Two Belgians, a Peruvian woman, and an unidentified Moroccan woman were the first to be publicly confirmed dead.
A British man, David Dixon, and an American brother and sister are among the people known to be missing from the Belgian capital, one day after the blasts at Zaventem airport and Maelbeek metro station killed more than 30 and injured an estimated 250 people.
Adelma Tapia Ruiz
Peruana entre las víctimas de atentado en Bruselas, Adelma Marina Tapia Ruiz . pic.twitter.com/HQzh2AI1I9— peru post (@perupost_news) March 22, 2016
Ms Tapia, 37, was from Peru and had lived in Brussels for six years. She was at the airport with her husband, Christophe Delcambe, and their twin four-year-old daughters, Maureen and Alondra. They were checking in to fly to New York to visit Ms Ruiz's sisters when the blast struck.
The death of Ms Tapia was confirmed by the Peruvian Ministry for Foreign Affairs and her brother Fernando Tapia Coral has told Peruvian radio that she had planned to return to Peru later this year.
In a Facebook post, Mr Tapia called her death "incomprehensible" in a Facebook post. Her husband and children survived, but it has been reported that one of her daughters was injured by debris.
Mr Hecht was a young Belgian student working towards a qualification in law at Saint-Louis University in Brussels. The university confirmed in a Facebook post that he was one of the victims of the Maelbeek metro bombing.
Mr Delespesse, 36, was confirmed dead in the metro bombing by his employers Wallonie Bruxelles Federation, an organisation which represents French speakers in the region.
The family of Mr Dixon, a computer programmer from Nottingham, has not heard from him since he left for work yesterday morning.
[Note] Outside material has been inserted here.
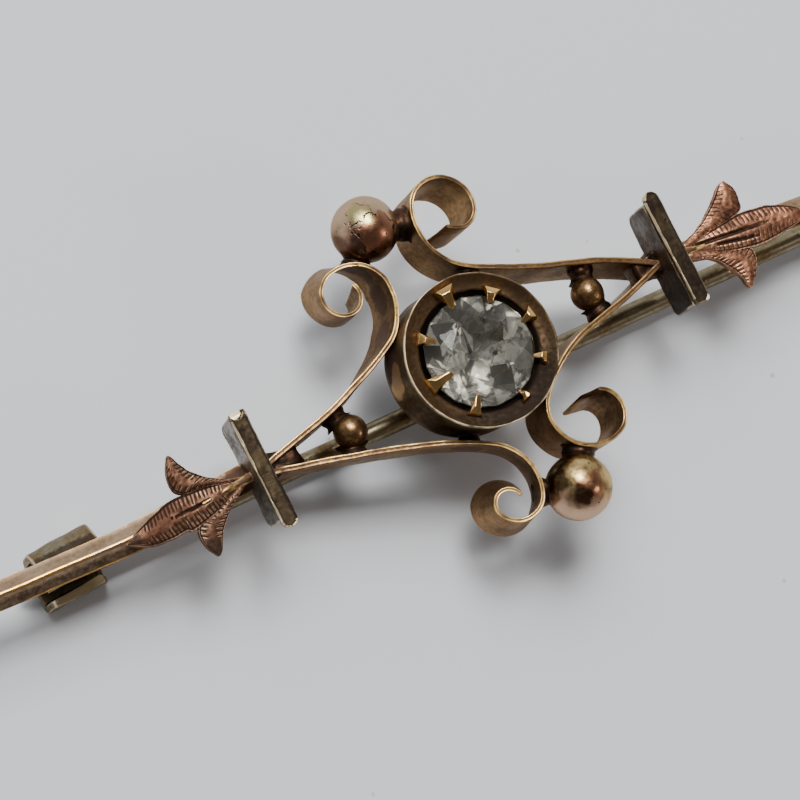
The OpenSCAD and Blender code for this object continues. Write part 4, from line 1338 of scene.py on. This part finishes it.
class BROOCH_OT_bars(bpy.types.Operator):
    """Build the ridged end bars"""
    bl_idname = "brooch.bars"
    bl_label = "End bars"

    def execute(self, context):
        for node, route in BAR_ROUTES.items():
            low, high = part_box(node)
            self.bar(context.scene.brooch.bar, node, route, low.z, high.z)
        return {"FINISHED"}

    def bar(self, sizes, node, route, back, ridge):
        """Ridged bar along its route, with a painted highlight on the ridge and painted shade on its lower
        flank.
        """
        route = smooth_points([Vector((x * MM, y * MM, 0)) for x, y in route], 24)
        half = sizes.width / 2
        height = ridge - back
        right = node.endswith("right")
        rings = []
        gleams = []
        shades = []
        for index, middle in enumerate(route):
            ahead = direction(route, index)
            across = Vector((-ahead.y, ahead.x, 0)) * (1 if ahead.x > 0 else -1)
            share = index / (len(route) - 1)
            near = max(0, 1 - share / 0.16) if right else 0.0
            end = 1 - 0.3 * max(0, (share - 0.985) / 0.015) ** 2
            ring = []
            for u, z in self.section(half, height, sizes.edge_height):
                # gleams paint a highlight along the ridge; shades paint shade on the lower flank, kept with
                # the dirt.
                gleams.append(0.5 if abs(u) < 0.075 * MM and z > height / 2 else 0.0)
                shades.append(min(1.0, max(0.0, -u / half) * 1.8) * 0.26 if z > height / 4 else 0.0)
                narrow = 1 - near * (0.62 if u < 0 else 0.28)
                point = middle + across * (u * narrow * end) + raised(back + z * end)
                ring.append(uneven(point, (0.6, 0.03), (3, 0.008)))
            rings.append(ring)
        piece = add_piece(node, loft(rings), FINISHES["bar"], node, sharp=60,
                          solder_at=[(route[0] + raised(back + height / 2), 1.1 * MM)])
        set_mark(piece.data, "wear_and_sheen", np.maximum(read_mark(piece.data, "wear_and_sheen") * 0.65, gleams))
        raise_mark(piece.data, "dirt_and_shade", shades)

    def section(self, half, height, edge):
        """Cross-section with a rounded ridge and slightly hollow flanks, as (across, up)."""
        flank = []
        for k in range(9):
            t = k / 8
            hollow = 0.05 * MM * math.sin(math.pi * t)
            flank.append((half - (half - 0.1 * MM) * t - hollow * 0.3,
                          edge + (height - 0.035 * MM - edge) * t - hollow))
        ridge = [(0.07 * MM, height - 0.018 * MM), (0.035 * MM, height - 0.004 * MM), (0, height)]
        side = [(half - 0.16 * MM, 0), (half - 0.05 * MM, 0.04 * MM), (half, 0.14 * MM),
                (half, edge - 0.06 * MM), (half - 0.012 * MM, edge - 0.015 * MM)]
        one = side + flank + ridge
        other = [(-u, z) for u, z in reversed(one[:-1])]
        return one + other + [(-half * 0.4, 0), (half * 0.4, 0)]


class BROOCH_OT_fastening(bpy.types.Operator):
    """Build the catch, the hinge and the pin stem"""
    bl_idname = "brooch.fastening"
    bl_label = "Catch, hinge and stem"

    def execute(self, context):
        sizes = context.scene.brooch.fastening
        self.catch(sizes)
        self.hinge()
        self.stem(sizes)
        return {"FINISHED"}

    def catch(self, sizes):
        """Bent sheet: lip, floor, rounded back and arm."""
        low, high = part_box("catch")
        t = sizes.sheet
        front, back, top = low.y + t / 2, high.y - t / 2, high.z - t / 2
        corner, small, lip = 0.95 * MM, 0.22 * MM, 1.6 * MM
        floor = t / 2 + low.z
        path = [(front, lip - 0.2 * MM * k) for k in range(6)]
        path += quarter(front + small, floor + small, -small, 0, 6)
        path += [(front + small + (back - corner - front - small) * k / 8, floor) for k in range(1, 8)]
        path += quarter(back - corner, floor + corner, corner, -90, 10)
        path += quarter(back - corner, top - corner, corner, 0, 10)
        path += [(back - corner - (back - corner + 0.1 * MM) * k / 8, top) for k in range(1, 9)]
        path = [Vector((0, y, z)) for y, z in path]
        middle_x = (low.x + high.x) / 2
        half = (high.x - low.x) / 2
        rings = []
        for index, middle in enumerate(path):
            ahead = direction(path, index)
            up = Vector((0, -ahead.z, ahead.y))
            reach = min(index, 6) / 6
            width = half * (0.8 + 0.2 * math.sin(math.pi / 2 * reach))
            section = rounded_section(2 * width, t, 0.09 * MM, (18, 2), 3)
            ring = [middle + Vector((middle_x + u, 0, 0)) + up * v for u, v in section]
            rings.append([uneven(p, (1.1, 0.06)) for p in ring])
        steps = int((high.x - low.x) / MM * 10)
        # The lip's edge is painted bright: worn metal and a painted highlight along the sheet's rim.
        lip_edge = [((low.x + 0.1 * MM * k, front, lip), 0.24 * MM) for k in range(2, steps - 1)]
        # Painted shade on the top arm under the bar, kept first as solder and then moved into the dirt mark.
        shade = [((low.x + 0.1 * MM * k, 1.28 * MM - 0.006 * MM * k, high.z), 0.3 * MM)
                 for k in range(1, 38)]
        piece = add_piece("catch", loft(rings), FINISHES["catch"], "catch", shade,
                          lip_edge, sharp=60)
        bar_shade = read_mark(piece.data, "solder")
        raise_mark(piece.data, "dirt_and_shade", bar_shade * 0.4)
        set_mark(piece.data, "solder", bar_shade * 0)

    def hinge(self):
        """Foot and two ears, with a rivet through them."""
        low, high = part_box("hinge")
        middle = (low + high) / 2
        turn = Matrix.Translation((middle.x, middle.y, 0)) @ Matrix.Rotation(-STEM_TURN, 4, "Z")
        ear, long, wide, foot = 0.7 * MM, 1.0 * MM, 1.5 * MM, 2.0 * MM
        profile = [(-wide, 0), (-wide + ear, 0), (-wide + ear, foot), (wide - ear, foot), (wide - ear, 0),
                   (wide, 0), (wide, high.z), (-wide, high.z)]
        rings = [[turn @ Vector((x, y, z)) for y, z in profile] for x in (-long, long)]
        add_piece("hinge", loft(rings), FINISHES["steel"], "hinge", bevel=0.12 * MM,
                  sharp=40)
        head = wide + 0.02 * MM
        rings = []
        for y, size in ((-head, 0.2 * MM), (-head, 0.3 * MM), (head, 0.3 * MM), (head, 0.2 * MM)):
            ring = [Vector((size * math.cos(a), y, 1.0 * MM + size * math.sin(a))) for a in circle(24)]
            rings.append([turn @ p for p in ring])
        add_piece("hinge_rivet", loft(rings), FINISHES["steel"], "hinge", sharp=40)

    def stem(self, sizes):
        """Round stem with a tapered point and an eye at the hinge."""
        hinge_x, tip_x, axis = 23.4 * MM, -21.6 * MM, 1.0 * MM
        radius = sizes.pin_diameter / 2
        columns = 260
        rings = []
        for k in range(columns + 1):
            x = hinge_x + (tip_x - hinge_x) * k / columns
            y = self.beside(x)
            taper = ramp(x, tip_x, 1.7 * MM)
            size = max(0.04 * MM, radius * math.sin(math.pi / 2 * taper) ** 0.8)
            ring = [Vector((x, y + size * math.cos(a), axis + size * math.sin(a))) for a in circle(28)]
            rings.append([uneven(p, (0.5, 0.02)) for p in ring])
        add_piece("pin_stem", loft(rings), FINISHES["steel"], "pin_stem")
        section = rounded_section(1.4 * MM, 0.4 * MM, 0.08 * MM, (6, 2), 3)
        y = self.beside(hinge_x)
        rings = []
        for a in circle(48):
            out = Vector((math.cos(a), 0, math.sin(a)))
            rings.append([Vector((hinge_x, y + u, axis)) + out * (0.55 * MM + v) for u, v in section])
        form = loft(rings + rings[:1], cap=False)
        add_piece("pin_stem_eye", form, FINISHES["steel"], "pin_stem", sharp=50)

    def beside(self, x):
        """Y of the stem's axis at x, in metres."""
        return -0.77 * MM - x * math.tan(STEM_TURN)


class BROOCH_OT_studio(bpy.types.Operator):
    """Build the pale floor, the soft lights and the camera"""
    bl_idname = "brooch.studio"
    bl_label = "Studio"

    def execute(self, context):
        studio = context.scene.brooch.studio
        self.floor(studio)
        self.lights(context, studio)
        self.camera(context, studio)
        return {"FINISHED"}

    def floor(self, studio):
        """Pale floor with faint specks."""
        reach = 1.2
        corners = [(-reach, -reach, 0), (reach, -reach, 0), (reach, reach, 0), (-reach, reach, 0)]
        mesh = bpy.data.meshes.new("floor")
        mesh.from_pydata(corners, [], [(0, 1, 2, 3)])
        floor = bpy.data.objects.new("floor", mesh)
        bpy.context.scene.collection.objects.link(floor)
        finish = Finish("pale_floor")
        speck = finish.cells(0.3)
        tone = finish.mix(1 - speck.step(0.02, 0.045), studio.floor, [c * 0.7 for c in studio.floor])
        finish.end(finish.principled({
            "Base Color": tone, "Roughness": 0.7, "Specular IOR Level": 0.2,
            "Normal": finish.bump(finish.noise(1.5, 4), 0.01 * MM, 0.3)}))
        mesh.materials.append(finish.material)

    def lights(self, context, studio):
        """Dark room with one lit side, two large lights above it and a small one across."""
        world = bpy.data.worlds.new("room")
        context.scene.world = world
        world.use_nodes = True
        room = Nodes(world.node_tree)
        toward = room.node("ShaderNodeTexCoord", output="Generated")
        up = room.vector("DOT_PRODUCT", toward, (0, 0, 1), output="Value")
        lit = room.vector("DOT_PRODUCT", toward, (0.1, 1, 0), output="Value")
        low = 1 - up.step(0.2, 0.8)
        glow = low * (lit.step(-0.5, 0.7) * 0.8 + 0.2) * studio.horizon + studio.ceiling
        tone = room.mix(lit.step(-0.6, 0.6), (1.0, 0.93, 0.88), (0.97, 0.98, 1.0))
        back = room.node("ShaderNodeBackground", {}, {"Color": tone, "Strength": glow})
        room.node("ShaderNodeOutputWorld", {}, {"Surface": back}, None)
        for name, place, size, power, tone in (
                ("key", (0.1, 0.36, 0.93), 0.3, studio.key_power * 0.45, (1.0, 0.98, 0.96)),
                ("wide", (0.04, 0.5, 0.865), 0.62, studio.key_power * 0.58, (0.98, 0.99, 0.98)),
                ("side", (0.6, -0.59, 0.54), 0.16, studio.side_power, (1.0, 0.86, 0.8))):
            light = bpy.data.lights.new(name, "AREA")
            light.energy = power
            light.size = size
            light.color = tone
            lamp = bpy.data.objects.new(name, light)
            lamp.location = place
            lamp.rotation_euler = (-Vector(place)).to_track_quat("-Z", "Y").to_euler()
            context.scene.collection.objects.link(lamp)

    def camera(self, context, studio):
        """Camera of the photo, counted from the middle of the rim."""
        data = bpy.data.cameras.new("camera")
        data.lens = studio.lens
        data.sensor_width = 36
        data.clip_start = 0.005
        data.clip_end = 5
        camera = bpy.data.objects.new("camera", data)
        camera.location = Vector(studio.camera_place) + raised(rim_height())
        camera.rotation_euler = Euler(studio.camera_turn, "XYZ")
        context.scene.collection.objects.link(camera)
        context.scene.camera = camera


class BROOCH_PT_panel(bpy.types.Panel):
    """Lists the pieces in the sidebar"""
    bl_idname = "BROOCH_PT_panel"
    bl_label = "Scroll bar brooch"
    bl_space_type = "VIEW_3D"
    bl_region_type = "UI"
    bl_category = "Brooch"

    def draw(self, context):
        for operator in OPERATORS:
            self.layout.operator(operator.bl_idname)


OPERATORS = (BROOCH_OT_collet, BROOCH_OT_stone, BROOCH_OT_scrolls, BROOCH_OT_beads, BROOCH_OT_crossbars,
             BROOCH_OT_leaves, BROOCH_OT_bars, BROOCH_OT_fastening, BROOCH_OT_studio)
GROUPS = (SettingSizes, RibbonSizes, BeadSizes, CrossbarSizes, LeafSizes, BarSizes, FasteningSizes,
          FinishColours, StudioSettings, BroochSettings)
FINISHES = {}


def register():
    """Makes the settings, the operators and the panel known to the program."""
    for part in GROUPS + OPERATORS + (BROOCH_PT_panel,):
        bpy.utils.register_class(part)
    bpy.types.Scene.brooch = PointerProperty(type=BroochSettings)


def unregister():
    """Takes them away again."""
    del bpy.types.Scene.brooch
    for part in reversed(GROUPS + OPERATORS + (BROOCH_PT_panel,)):
        bpy.utils.unregister_class(part)


def main():
    """Builds the pieces and the stage."""
    noise.seed_set(3)
    register()
    FINISHES.update(make_finishes(bpy.context.scene.brooch.colours))
    for operator in OPERATORS:
        group, name = operator.bl_idname.split(".")
        getattr(getattr(bpy.ops, group), name)()


if __name__ == "__main__":
    main()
He is believed to have been on the metro at the time of the blast.
"It's just waiting, which is heartbreaking," the sister of Charlotte Sutcliffe, Mr Dixon's partner, told Radio 4's Today program. His friend Simon Harley-Jones told the BBC that Ms Sutcliffe had been driving around hospitals in the hope of finding him.
Ms Viktorsson, a 64-year-old Belgian woman, was at Zaventem to travel to Sweden, but is now missing. Her family put out an appeal on Facebook calling for any sightings of Ms Viktorsson, or information on which hospital she may have been taken to.
Ms Bastin, 29, a former employee of the European Chemical Industry Council, was on the metro at the time of the attacks. Her friends have launched an appeal on Facebook for news of her whereabouts.
Sascha and Alexander Pinczowski
A brother and sister from New York, who were at Zaventem to fly back to the US at the time of the blasts, are also missing. Sascha and Alexander Pinczowski were on the phone to their family when the phone went dead, according to Dutch media. Ms Pinczowski studied business and had previously completed an internship at the UN.
Mr Ganesan's brother has set up an appeal for information on the whereabouts of his sibling, who was on the metro at the time of the attacks. He wrote on Facebook that he had spoken to the Indian embassy, who were still searching for Mr Ganesan.
The Italian Foreign Ministry has said it is 'very likely' that Ms Rizzo, an Italian national, is one of the victims of the attack. The Embassy is in touch with the family for identification procedures. She worked for an EU agency and usually took the metro at the time of the bombings.
There has not been word of Ms Fazal, a 25-year-old Belgian student, since yesterday morning. She would have been on the metro at the time of the attacks, on the way to the Haute Ecole Galilée in central Brussels, where she is studying.